Waarom BVAS zich onthield bij de stemming over het begrotingsvoorstel in het Verzekeringscomité

13.10.2020

BVAS besliste zich te onthouden nadat het Verzekeringscomité weigerde om alleen over het budget te stemmen.

Bij de stemming over het begrotingsvoorstel 2021 maandagavond 12 oktober jl. in het Verzekeringscomité van het RIZIV hebben de vertegenwoordigers van de BVAS zich onthouden. BVAS wilde uitsluitend stemmen over de begrotingsdoelstelling op zich, niet over de beleidsnota van de mutualiteiten die mee ter stemming werd voorgelegd. Zo’n ‘politieke’ nota valt volgens BVAS buiten de wettelijke opdracht inzake de begroting van het Verzekeringscomité. Het Verzekeringscomité moet een globaal budgetvoorstel vaststellen met een verdeling in partiële begrotingsdoelstellingen.

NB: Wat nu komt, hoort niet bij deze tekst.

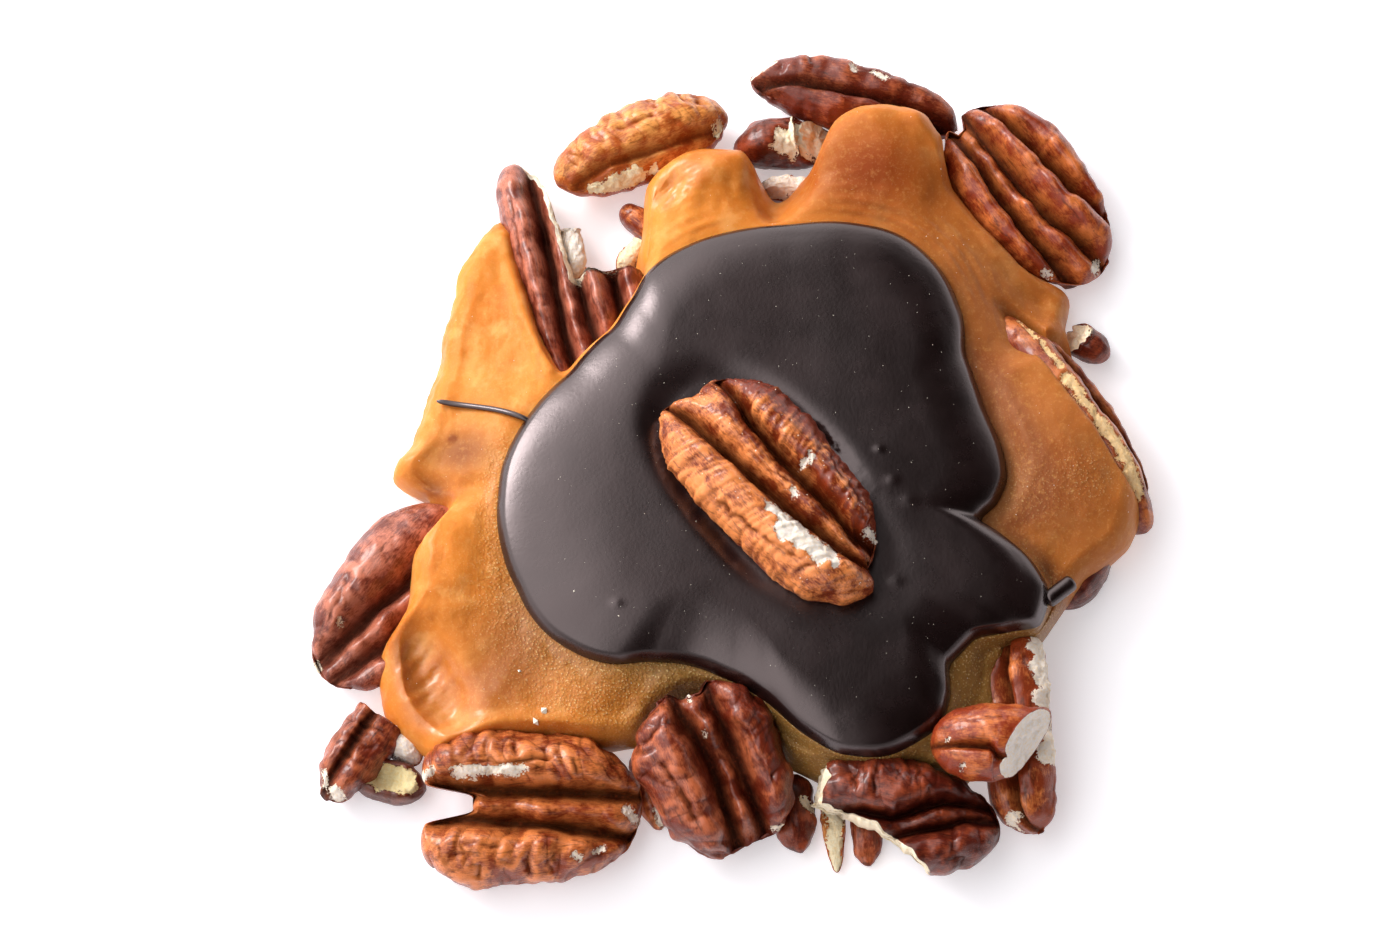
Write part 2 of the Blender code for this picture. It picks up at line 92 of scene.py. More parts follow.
def lineDistance(x, y, corners):
    # Distance in the plane from each point to a line through the corners, and how far along it, 0 to 1.
    best = np.full(np.shape(x), 1e9)
    along = np.zeros(np.shape(x))
    last = len(corners) - 1
    for k in range(last):
        (x0, y0), (x1, y1) = corners[k], corners[k + 1]
        dx, dy = x1 - x0, y1 - y0
        share = np.clip(((x - x0) * dx + (y - y0) * dy) / (dx * dx + dy * dy), 0.0, 1.0)
        away = np.hypot(x - x0 - share * dx, y - y0 - share * dy)
        along = np.where(away < best, (k + share) / last, along)
        best = np.minimum(away, best)
    return best, along


def closedCurve(points, angles):
    # A smooth loop through rows of (angle, value, value...), read at the angles: cubic pieces whose slope
    # at each row is the harmonic mean of the slopes on both sides.
    rows = np.array(points, float)
    known, values = np.radians(rows[:, 0]), rows[:, 1:]
    span = np.append(known[1:], known[0] + 2.0 * np.pi) - known
    right = (np.roll(values, -1, axis=0) - values) / span[:, None]
    left = np.roll(right, 1, axis=0)
    sameWay = left * right > 0.0
    slope = np.where(sameWay, 2.0 * left * right / np.where(sameWay, left + right, 1.0), 0.0)
    turned = np.mod(angles - known[0], 2.0 * np.pi) + known[0]
    index = np.clip(np.searchsorted(known, turned, side="right") - 1, 0, len(known) - 1)
    following = (index + 1) % len(known)
    share = ((turned - known[index]) / span[index])[..., None]
    width = span[index][..., None]
    return (
        (1 + 2 * share) * (1 - share) ** 2 * values[index]
        + share * (1 - share) ** 2 * width * slope[index]
        + share**2 * (3 - 2 * share) * values[following]
        + share**2 * (share - 1) * width * slope[following]
    )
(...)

Het begrotingsvoorstel van de ziekenfondsen werd gisteren in het Verzekeringscomité goedgekeurd met 33 stemmen voor en 1 stem tegen, bij 7 onthoudingen. De BVAS-delegatie besliste zich te onthouden nadat het Verzekeringscomité weigerde in te gaan op de vraag van meerdere leden om alleen over het budget te stemmen en niet over de politieke nota.

Het budgetvoorstel op zich bevat positieve elementen. Vanaf 2022 wordt de wettelijke groeinorm voor de gezondheidszorg verhoogd van 1,5% naar 2,5%. Voor 2021 wordt het budget bepaald op basis van de technische ramingen van het RIZIV, die hoger liggen dan de normatieve begrotingsdoelstelling. Het verschil tussen beide, een bedrag van 539 miljoen euro, moet dus niet bespaard worden.

Maar de 12 pagina’s lange beleidsnota waarin het budgetvoorstel achteraan is opgenomen, is een ander paar mouwen. Na een inleiding en een uitweiding over de gevolgen van de CoVID-19-pandemie legt de nota vooral een langetermijnvisie vast, met gezondheidszorgdoelstellingen en een financieel meerjarenplan, waarover niet vooraf overlegd werd. BVAS ziet drie fundamentele bezwaren:

1. In plaats van concrete bedragen en maatregelen ter herwaardering van de artsen in opleiding, bevat de nota enkel dit ene vage zinnetje: “Daarnaast dient er een grotere aandacht besteed te worden aan de sociale rechten van de arts in opleiding en de vergoeding tijdens de permanenties zowel voor de HAIO als voor de ASO.” Onaanvaardbaar voor de BVAS, die hiervoor een investering van 42 miljoen euro vraagt.

2. Inzake de groeinorm volgt de nota getrouw het regeerakkoord dat stelt dat “de wettelijke groeinorm niet enkel zal dienen ter financiering van het volume-effect in de vraag, maar ook nieuwe zorginitiatieven moet mogelijk maken die mee ten dienste staan van het realiseren van vooropgestelde gezondheidsdoelstellingen…”

Het deel van de wettelijke groeinorm boven de 2% wordt a priori voorbehouden voor de realisatie van gezondheidsdoelstellingen en de bevordering van de toegankelijkheid van de zorg, met andere woorden een vermindering van het remgeld. Dat is een gevaarlijk uitgangspunt. Op welke manier het remgeld moet dalen en wat het effect ervan is, blijft een onbekende factor. Voor BVAS is het duidelijk dat er op die manier geen ruimte overblijft voor nieuwe initiatieven, behalve als die door de artsenhonoraria worden gefinancierd, waar we ons tegen verzetten.

3. De minderuitgaven ten gevolge van de CoVID-crisis worden geraamd op 1,4 miljard euro voor het eerste semester van 2020. Volgens ramingen boeken de ziekenhuizen in de eerste maanden van het tweede semester 10% minder omzet. Het probleem is dat in de beleidsnota wel compensaties worden voorzien ziekenhuizen en zorgpersoneel maar niet voor de zelfstandige artsen en andere zorgverleners.

De keuze van de BVAS-delegatie om zich te onthouden en geen tegenstem uit te brengen, is een geste waarmee BVAS aangeeft dat de deur blijft openstaan voor overleg.